Honestly the questions given in the test don't seem to well capture my abilities. I have no ability to recall my own mother's face, but I can is of reconstruct it from facts I know (length of her hair, shape of her jaw, anything I've noticed explicitly). I get sensations of colors in short bursts if at all, it is not a dimness. And motion, rotations, and spatial relations feel real to me even if I can't see them. When it tells me to imagine a rainbow I don't see color, but I feel it's arc in the sky, even trace it mentally with imaginary hands. That aspect is not dim and vague. Makes me wonder if the author of this test either did not have this condition or had it in a different way than I.


Rarely, if ever, and never as images. If your dreams are like movies, mine are like stumbling through a dark house.


A lot of my dreams I recall mostly as sensations, eg, I'll recall the sensation of being scared, but not any particular stimuli causing me to be scared.


@cottonseed, @sall, @x3n

How do you remember faces or your house, or your car?

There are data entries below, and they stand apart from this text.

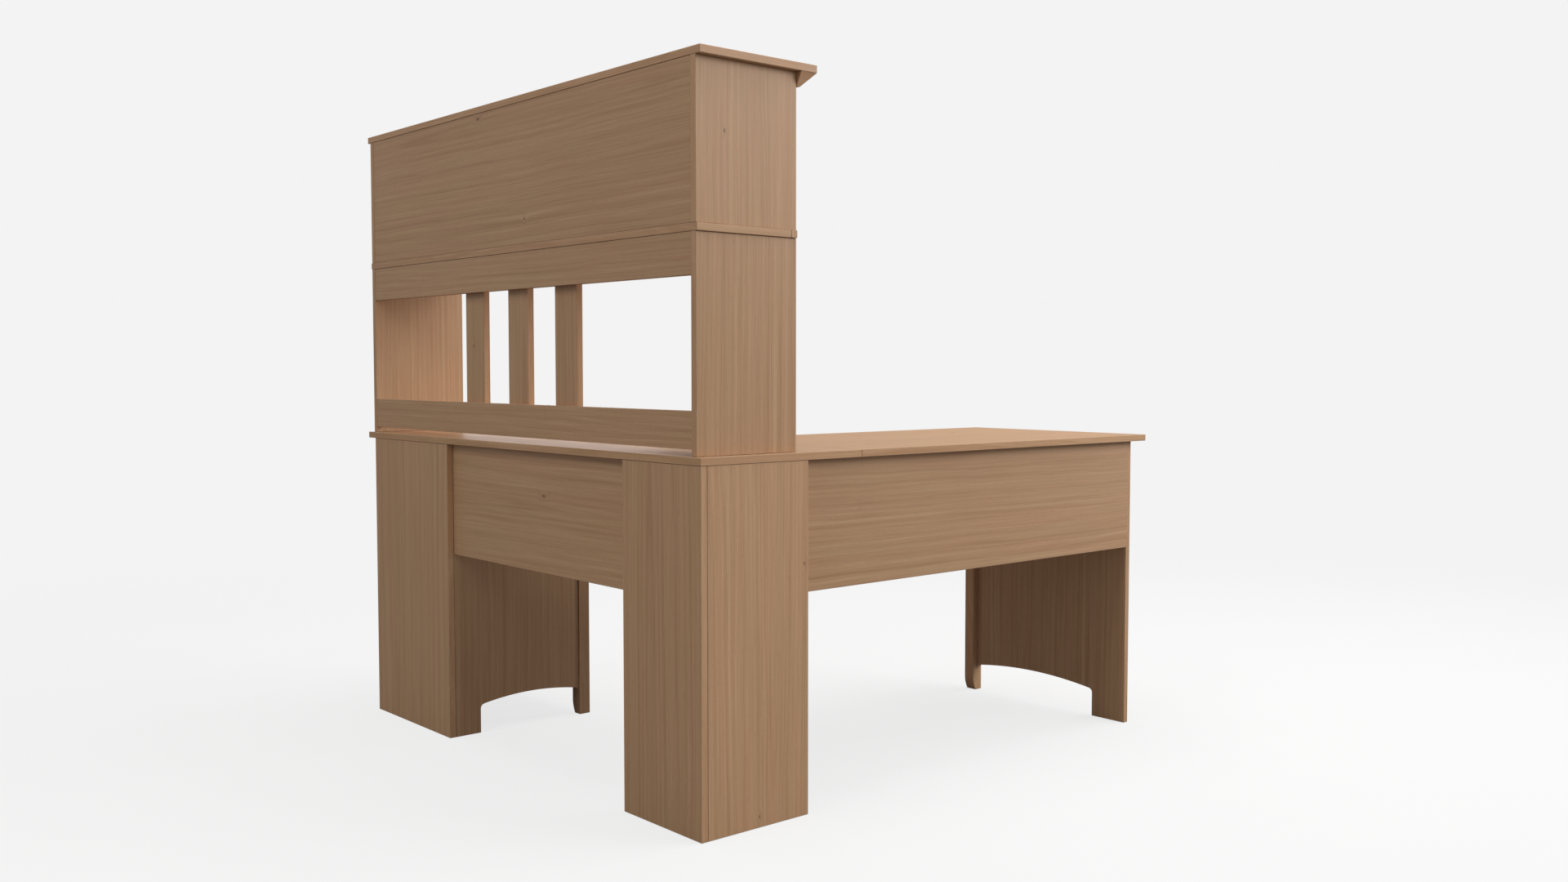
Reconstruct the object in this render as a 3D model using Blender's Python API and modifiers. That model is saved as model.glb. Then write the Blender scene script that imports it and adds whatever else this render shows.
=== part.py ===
"""L-shaped study desk with hutch, built as separate boards, fittings, drawers and doors.

Plan positions are given as (a, b): a runs along +X from the rear corner of the
carcass, b runs toward the user along -Y.  Heights are measured from the floor.
"""
import math

import bmesh
import bpy
from mathutils import Matrix, Vector

# ---------------------------------------------------------------- dimensions (metres)
BOARD = 0.016                    # every panel
SEAM = 0.0003                    # clearance left where two pieces touch
EASE = 0.0008                    # eased edge on the boards
CENTRE_A = 0.7425                # plan centre of the desktops, measured from the rear corner
CENTRE_B = 0.7325
WELD = 0.00001                   # points closer than this are one

DESK_HEIGHT = 0.760
UNDER_TOP = DESK_HEIGHT - BOARD
TOP_LIP = 0.001                  # desktop overhang at the two rear edges
TOP_END_A = 1.486                # outer end of the main desktop
MAIN_DEPTH = 0.434               # front edge of the main desktop
RETURN_DEPTH = 0.586             # inner edge of the return desktop
RETURN_END_B = 1.466             # front end of the return desktop

CORNER_BACK_A = 0.268            # width of the corner's back board
CORNER_SIDE_B = 0.281            # reach of the corner's side board
MODESTY_SET = 0.017              # outer face of both modesty panels
MODESTY_BOTTOM = 0.466

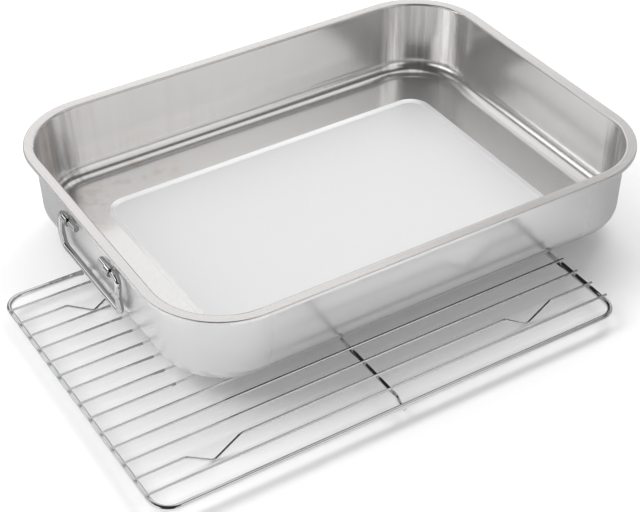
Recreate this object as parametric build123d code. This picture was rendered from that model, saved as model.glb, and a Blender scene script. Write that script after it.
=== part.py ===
from build123d import *
import math
import os

# A deep stainless roasting pan with a bail handle on each end wall, standing off centre on its
# own wire rack. Millimetres, +Z up, the pan's and the rack's long sides along X.
# The origin is on the surface that the rack's feet stand on, below the middle of the whole.

# Pan: outline, depth and sheet
rim_length = 400.0
rim_width = 300.0
rim_corner_radius = 61.0
rim_flange = 8.4
rim_lip = 2.6
rim_edge_radius = 0.8
rim_bend_radius = 2.0
pan_sheet = 1.0
pan_depth = 62.0
wall_lean_degrees = 2.0
floor_radius = 12.0

# Pan: the flat panel pressed down into the floor
panel_length = 292.0
panel_width = 191.0
panel_corner_radius = 18.0
panel_border = 4.5
panel_sink = 1.0

# Bail handles: one round rod each, its ends turned in through two saddle brackets
bail_rod_radius = 2.5
bail_leg_pitch = 92.5
bail_end_gap = 40.0
bail_drop = 30.0
bail_bend_radius = 5.0
bail_bow = 1.9
bail_bow_radius = 40.0
bail_bar_kick = 1.1
bail_end_round = 0.5
bail_shift = 5.0
pivot_depth = 21.5
pivot_off = 3.3

# Saddle brackets: a strap bent over the rod, its two feet flat on the wall
bracket_sheet = 1.2
bracket_width = 6.0
bracket_pitch = 68.6
bracket_clearance = 0.5
bracket_foot = 5.0
bracket_bend_radius = 1.0

# Rack: frame rod, cross wires, centre bar, and the feet bent into two of the wires, which are
# found by counting in from each long side
wire_count = 14
wire_pitch = 16.2
wire_radius = 1.0
wire_overhang = 2.5
frame_radius = 2.0
frame_length = 362.0
frame_corner_radius = 14.0
bar_radius = 1.5
bar_dip_run = 5.0
bar_dip_flat = 5.0
bar_dip_radius = 4.0
weld_sink = 0.2
foot_wire_count = 2
foot_place = 126.0
foot_half_width = 20.0
foot_vertex_drop = 13.2
foot_tip_radius = 4.0
foot_shoulder_radius = 5.0

# How the pan stands on the rack: from the rack's middle to the pan's middle
pan_shift_x = 72.1
pan_shift_y = 87.0
rest_clearance = 0.3

# Sizes that follow from the ones above
lean = math.radians(wall_lean_degrees)
wall_sheet = pan_sheet / math.cos(lean)
outer_inset = rim_flange - wall_sheet
frame_width = (wire_count + 1) * wire_pitch
wire_length = frame_length + 2 * wire_overhang

foot_slope = math.atan2(foot_vertex_drop, foot_half_width)
foot_drop = foot_vertex_drop - foot_tip_radius * (1 / math.cos(foot_slope) - 1)
wire_z = foot_drop + wire_radius
frame_z = wire_z - (wire_radius + frame_radius - weld_sink)
bar_z = wire_z - (wire_radius + bar_radius - weld_sink)
bar_low_z = frame_z - (frame_radius + bar_radius - weld_sink)
rim_z = wire_z + wire_radius + rest_clearance + panel_sink + pan_sheet + pan_depth

low_x = min(-wire_length / 2, pan_shift_x - rim_length / 2)
high_x = max(wire_length / 2, pan_shift_x + rim_length / 2)
low_y = min(-frame_width / 2 - frame_radius, pan_shift_y - rim_width / 2)
high_y = max(frame_width / 2 + frame_radius, pan_shift_y + rim_width / 2)
rack_place = Location((-(low_x + high_x) / 2, -(low_y + high_y) / 2, 0))
pan_place = rack_place * Location((pan_shift_x, pan_shift_y, rim_z))


def outline(inset):
    """The rim's outline drawn in by an inset."""
    return RectangleRounded(
        rim_length - 2 * inset, rim_width - 2 * inset, rim_corner_radius - inset
    )


def tub(inset, depth, bottom_radius):
    """A solid tub that narrows downward from the rim's top, its bottom edge rounded."""
    body = extrude(outline(inset), amount=depth, dir=(0, 0, -1), taper=wall_lean_degrees)
    bottom = body.faces().sort_by(Axis.Z)[0]
    return fillet(bottom.edges(), bottom_radius)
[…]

This is not about memory, it is about what you can access consciously. Those of us who have no image in our minds have memories of our houses, cars, friends, etc. just like you do (as far as I know!), they are just not part of our conscious experience. If you want to relate to this, think of language processing: you are not aware of how your brain parses the sentences you hear, though you still have access to the meaning that is produced by that parsing. We don't have access to the visual images, but they are there somewhere and can be used by our memory system. (ps. I suspect that getting images to reach consciousness or not is not just a random 'accident', but rather reflects a more generally different brain organisation -- just not wrt memory having access to visual representations or not)


Rarely with any color. Mostly about moving through terrain and spaces, but the sensation is only partially visible.